OBJECTIVE. Copy each line with the word "joints" in it.
START COLLECTED DATA
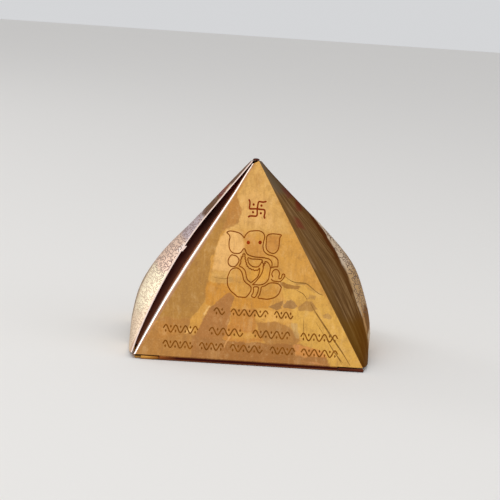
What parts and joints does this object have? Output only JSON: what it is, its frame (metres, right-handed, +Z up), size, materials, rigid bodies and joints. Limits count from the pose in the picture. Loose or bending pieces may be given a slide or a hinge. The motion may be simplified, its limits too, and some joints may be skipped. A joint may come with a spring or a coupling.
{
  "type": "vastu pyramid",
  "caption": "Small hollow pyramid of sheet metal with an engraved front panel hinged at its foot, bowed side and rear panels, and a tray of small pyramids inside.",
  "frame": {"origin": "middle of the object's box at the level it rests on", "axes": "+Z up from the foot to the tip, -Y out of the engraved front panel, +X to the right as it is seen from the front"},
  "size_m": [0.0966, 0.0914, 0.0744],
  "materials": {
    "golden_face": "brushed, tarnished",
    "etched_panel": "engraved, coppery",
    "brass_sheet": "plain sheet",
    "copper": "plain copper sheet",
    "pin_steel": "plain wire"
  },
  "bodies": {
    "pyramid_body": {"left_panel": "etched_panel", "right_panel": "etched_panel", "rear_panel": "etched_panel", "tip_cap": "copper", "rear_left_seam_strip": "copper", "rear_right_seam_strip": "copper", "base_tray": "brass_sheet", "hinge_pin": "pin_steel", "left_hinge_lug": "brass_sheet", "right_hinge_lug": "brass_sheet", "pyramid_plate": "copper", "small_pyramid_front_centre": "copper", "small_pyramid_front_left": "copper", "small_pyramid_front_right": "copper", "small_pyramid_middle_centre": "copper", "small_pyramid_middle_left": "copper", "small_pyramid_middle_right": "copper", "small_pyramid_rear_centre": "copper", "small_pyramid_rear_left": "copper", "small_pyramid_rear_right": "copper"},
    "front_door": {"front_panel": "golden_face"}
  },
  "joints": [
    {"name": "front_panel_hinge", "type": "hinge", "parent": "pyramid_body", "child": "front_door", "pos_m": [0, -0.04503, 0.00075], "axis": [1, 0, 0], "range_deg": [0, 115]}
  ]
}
END COLLECTED DATA
RESULT OF THIS EXERCISE.
What parts and joints does this object have? Output only JSON: what it is, its frame (metres, right-handed, +Z up), size, materials, rigid bodies and joints. Limits count from the pose in the picture. Loose or bending pieces may be given a slide or a hinge. The motion may be simplified, its limits too, and some joints may be skipped. A joint may come with a spring or a coupling.
  "joints": [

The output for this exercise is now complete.